Whatever our vocational calling, we need to see our workplaces as opportunities to proclaim the gospel and fulfill the Great Commission, but we also need to see them through the lens of helping to fulfill the Great Commandment. Martin Luther made the comment that while God does not need our work, our neighbor surely does. In many ways, Luther saw the commandment to love God and our neighbor through the lens of vocational faithfulness. When we work, we bear God’s image and we further the common good of God’s fallen yet good world. Our work has intrinsic value in itself and not just instrumental value in the opportunities it presents for us to share the gospel---as important as this stewardship is for a faithful disciple.
How would you encourage a believer for whom work feels like pure drudgery, who thinks, There's just no way I'm making a difference?
Though there are times the Lord will lead us to another workplace, I would say that Holy Spirit calls us in most cases to be faithful where God has already providentially placed us. When we tell ourselves that we are not making a difference, I fear we may be assuming a prideful posture that asserts we have a good read on things.
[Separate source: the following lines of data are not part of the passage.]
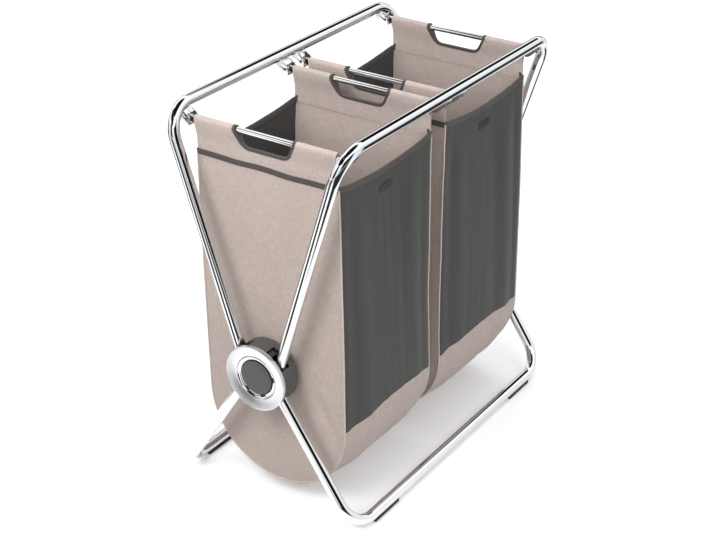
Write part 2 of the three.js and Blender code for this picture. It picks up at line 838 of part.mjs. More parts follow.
// Tape: a band round the outside that follows the sagging edges and crosses both flaps
function tapeBody() {
  const from = innerRodX - clothThickness / 2;
  const to = outerRodX + clothThickness / 2;
  const reach = overrun + tapeThickness;
  const sides = solid(alongY(mouthBand(tapeHeight, 0, from, to),
    -bottomRailY, bottomRailY, fineSteps));
  const crossing = (x) => solid(alongY(polygon([
    [x - reach, mouthEndHeight - tapeHeight], [x + reach, mouthEndHeight - tapeHeight],
    [x + reach, mouthEndHeight], [x - reach, mouthEndHeight],
  ]), -bottomRailY, bottomRailY));
  return surface(bagBlock(-seatGap - tapeThickness, rodHeight)
    .subtract(bagBlock(-seatGap, rodHeight + overrun))
    .intersect(sides.add(crossing(from)).add(crossing(to))));
}

// Binding: tape folded over the grip's edge
function bindingBody(x) {
  const inside = clothThickness / 2 + seatGap;
  const outside = inside + bindingThickness;
  const top = rodHeight - sleeveRadius - stopGap;
  const block = (grow, half) => solid(alongX(gripShape(grow), x - half, x + half));
  const below = solid(new THREE.BoxGeometry(legPlane, bottomRailSpacing, 2 * gripDepth)
    .translate(x, 0, top - gripDepth));
  return surface(block(bindingReach, outside)
    .subtract(block(-bindingReach, outside + overrun))
    .subtract(block(bindingReach + overrun, inside).subtract(block(-seatGap, inside + overrun)))
    .intersect(below));
}

function rodBody() {
  const half = rodLength / 2;
  return turned([
    [0, -half],
    [rodRadius - rodEdge, -half],
    [rodRadius, -half + rodEdge],
    [rodRadius, half - rodEdge],
    [rodRadius - rodEdge, half],
    [0, half],
  ], smallSegments).rotateZ(Math.PI / 2);
}

// Tag: a small blank label on the front netting, below the middle of the mouth
function tagBody() {
  const middle = (innerRodX + outerRodX) / 2;
  const top = mouthEndHeight - mouthSag - tapeHeight - tagDrop;
  const slope = (bellyHalfWidth - flapHalfWidth) / (mouthEndHeight - bellyHeight);
  const wall = flapHalfWidth + slope * (mouthEndHeight - top + tagHeight) + seatGap;
  return new THREE.BoxGeometry(tagLength, tagThickness, tagHeight)
    .translate(middle, -wall - tagThickness / 2, top - tagHeight / 2);
}

const bagPieces = [
  ["canvas", canvasBody(), canvas],
  ["tape", tapeBody(), tape],
  ["inner_grip_binding", bindingBody(innerRodX), tape],
  ["outer_grip_binding", bindingBody(outerRodX), tape],
];
const netting1 = nettingBody(1);
const netting2 = nettingBody(-1);
const rod = rodBody();
const tag = tagBody();
for (const [name, way] of [["near_bag", -1], ["far_bag", 1]]) {
  const bag = new THREE.Group();
  bag.rotation.z = way > 0 ? 0 : Math.PI;
  hamper.add(bag);
  for (const [part, geometry, material] of bagPieces) {
    piece(bag, `${name}_${part}`, geometry, material);
  }
  piece(bag, `${name}_${way > 0 ? "back" : "front"}_netting`, netting1, netting);
  piece(bag, `${name}_${way > 0 ? "front" : "back"}_netting`, netting2, netting);
  piece(bag, `${name}_inner_rod`, rod, chrome).position.set(innerRodX, 0, rodHeight);
  piece(bag, `${name}_outer_rod`, rod, chrome).position.set(outerRodX, 0, rodHeight);
  const label = piece(hamper, `${name}_tag`, tag, darkPlastic);
  if (way < 0) label.position.x = -(innerRodX + outerRodX);
}

export default hamper;
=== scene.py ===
import json
import math

import bmesh
import bpy
from mathutils import Matrix, Vector, noise


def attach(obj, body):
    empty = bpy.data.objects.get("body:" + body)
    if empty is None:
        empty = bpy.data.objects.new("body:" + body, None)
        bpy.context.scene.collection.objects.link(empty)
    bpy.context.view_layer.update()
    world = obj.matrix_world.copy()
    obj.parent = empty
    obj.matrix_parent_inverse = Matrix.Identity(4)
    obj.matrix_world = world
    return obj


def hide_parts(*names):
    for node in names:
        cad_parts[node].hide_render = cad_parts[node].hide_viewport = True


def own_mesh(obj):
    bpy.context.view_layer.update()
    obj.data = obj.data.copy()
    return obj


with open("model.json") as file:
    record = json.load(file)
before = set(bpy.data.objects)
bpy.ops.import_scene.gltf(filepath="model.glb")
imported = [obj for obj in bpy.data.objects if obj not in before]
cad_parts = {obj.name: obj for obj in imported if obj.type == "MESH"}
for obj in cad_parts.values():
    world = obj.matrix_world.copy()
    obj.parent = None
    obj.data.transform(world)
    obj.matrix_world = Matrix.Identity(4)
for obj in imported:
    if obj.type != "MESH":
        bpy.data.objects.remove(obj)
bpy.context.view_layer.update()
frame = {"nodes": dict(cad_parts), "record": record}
ends = {"near": -1, "far": 1}
rows = {"back": 1, "front": -1}
panelWays = {"inner": -1, "outer": 1}  # a bag's end panels, towards and away from the other bag
print("frame loaded:", len(frame["nodes"]), "nodes")


# Handling of pieces

def started(add, name=None, **settings):  # a new object, with nothing else selected
    bpy.ops.object.select_all(action="DESELECT")
    add(**settings)
    piece = bpy.context.object
    if name:
        piece.name = name
    return piece


def alone(piece):
    bpy.ops.object.select_all(action="DESELECT")
    piece.select_set(True)
    bpy.context.view_layer.objects.active = piece


def editing(piece):
    alone(piece)
    bpy.ops.object.mode_set(mode="EDIT")
    bpy.ops.mesh.select_all(action="SELECT")


def done():
    bpy.ops.object.mode_set(mode="OBJECT")


def pick(piece, kind, test):  # in edit mode: kind is verts, edges or faces
    mesh = bmesh.from_edit_mesh(piece.data)
    bpy.ops.mesh.select_all(action="DESELECT")
    for part in getattr(mesh, kind):
        if test(part):
            part.select_set(True)
    mesh.select_flush_mode()
    bmesh.update_edit_mesh(piece.data)


def extruded(move):
    bpy.ops.mesh.extrude_region_move(TRANSFORM_OT_translate={"value": move})


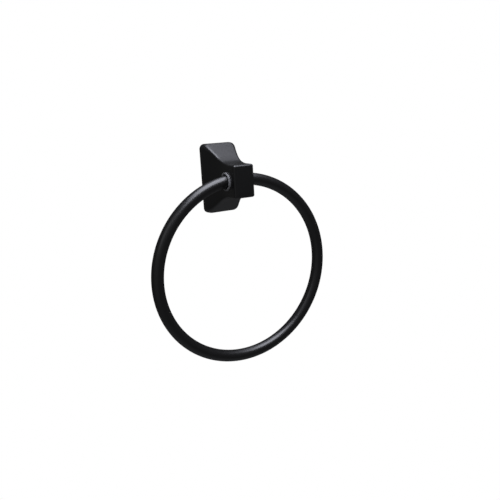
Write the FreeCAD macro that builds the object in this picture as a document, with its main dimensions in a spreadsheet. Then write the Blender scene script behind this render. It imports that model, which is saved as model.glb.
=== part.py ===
import FreeCAD, Part
import Sketcher
import math
import os

os.makedirs("parts", exist_ok=True)
doc = FreeCAD.newDocument("towel_ring")
V = FreeCAD.Vector

# Frame: X to the right along the wall, Y into the wall, Z up, wall plane at y = 0,
# origin in the middle of the base's back face. The post stands out towards -Y.

# Driving dimensions, in millimetres.
sizes = {
    "baseWidth": 31.6,             # width of the post at the wall
    "baseHeight": 58.9,            # height of the post at the wall
    "noseWidth": 18.2,             # width of the post at its front
    "noseHeight": 26.6,            # height of the post at its front
    "postDepth": 48.0,             # how far the post stands out from the wall
    "rimDepth": 5.5,               # straight rim of the base before the flares start
    "flareShare": 0.77,            # radius of the tall flares against one without a ramp
    "noseFlat": 8.5,               # straight length of the nose in front of the tall flares
    "sideFlat": 20.0,              # straight length of the nose in front of the side flares
    "rimRound": 4.4,               # corner radius of the base outline
    "ridgeRound": 1.6,             # radius along the ridges between flares and sides
    "frontRound": 1.7,             # radius round the front face
    "wallThick": 2.5,              # thickness of the cast wall
    "coreRound": 1.2,              # corner radius inside the casting at its mouth
    "hoopSpan": 153.2,             # hoop diameter measured to the middle of the tube
    "tubeSize": 9.8,               # outside diameter of the hoop tube
    "tubeSkin": 1.2,               # wall thickness of the hoop tube
    "seamWidth": 2.0,              # gap between the butt ends inside the post
    "boreBehind": 13.6,            # distance of the bore axis behind the front face
    "boreUp": -0.1,                # height of the bore axis over the base middle
    "playGap": 1.2,                # radial play between the tube and the eyelet
    "sleeveSkin": 1.0,             # thickness of the eyelet sleeve
    "sleeveLong": 5.0,             # length of the eyelet sleeve behind its flange
    "flangeLip": 1.1,              # how far the eyelet flange reaches past the sleeve
    "flangeThick": 1.2,            # thickness of the eyelet flange
    "flangeRound": 0.4,            # rounding round the outer edge of the flange
    "fitGap": 0.1,                 # radial clearance round sleeves and screws
    "plateThick": 1.5,             # thickness of the bracket sheet
    "plateStep": 5.0,              # how far the tabs stand past the wide part of the sheet
    "plateGap": 0.3,               # clearance between the bracket and the casting
    "tabGap": 2.5,                 # clearance between the bracket tabs and the casting
    "tabDeep": 6.4,                # how far the bracket tabs reach from the wall
    "tabWidth": 16.0,              # width of the bracket tabs
    "bendRound": 1.0,              # inside radius of the bracket bends
    "holePitch": 30.0,             # distance between the two wall screw holes
    "holeSize": 4.5,               # diameter of the wall screw holes
    "screwSize": 3.0,              # diameter of the set screw
    "screwOut": 3.0,               # distance of the set screw from the wall
    "screwLong": 6.6,              # length of the set screw
    "screwSunk": 0.4,              # how deep the set screw sits in its hole
    "keySize": 1.5,                # hexagon socket across the flats
    "keyDeep": 1.8,                # depth of the hexagon socket
    "trimPast": 6.0,               # how far trimming outlines reach past the form
}

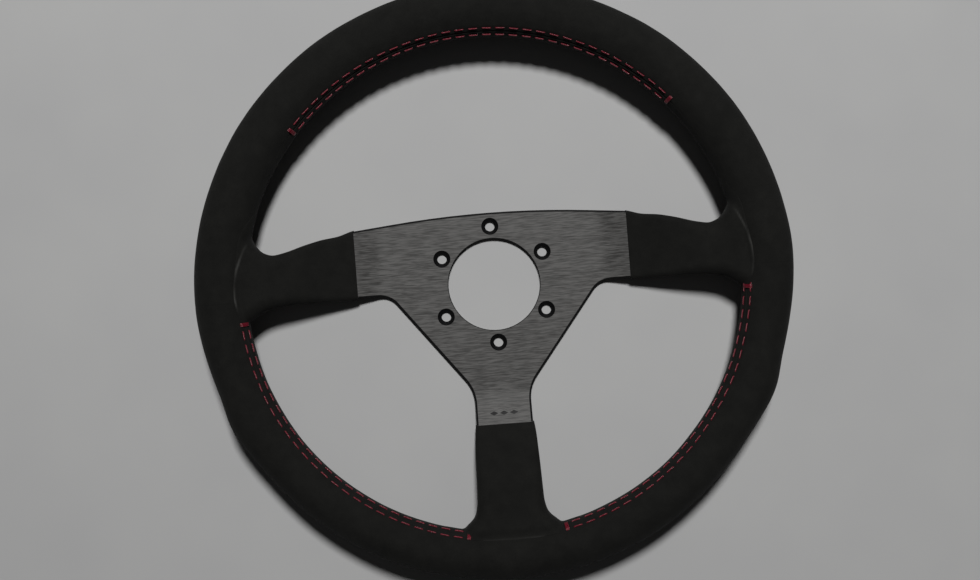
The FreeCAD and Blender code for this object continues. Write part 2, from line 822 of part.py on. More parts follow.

We look through a mirror dimly. Our viewpoint is often myopic at best. God’s viewpoint is what matters most and often God is doing a work in us and those around us we simply cannot see. I would also remind the person who is struggling with the seeming drudgery of work, that work in a fallen world, like suffering, can be used by God to build greater spiritual maturity in our lives. Our work is part of God’s providential spiritual formation process. We shape our work and in many ways our work shapes us. As we follow Christ in obedience and as we do our work for the glory of Christ, the Holy Spirit brings greater Christlikeness and fruitfulness to our lives. Our work is one of God’s most powerful tools of transformation in our lives and our world. Let’s not forget that Jesus spent the vast majority of his time on earth working as a carpenter in the obscure village of Nazareth. This too was part of God’s plan to bring redemption to the world.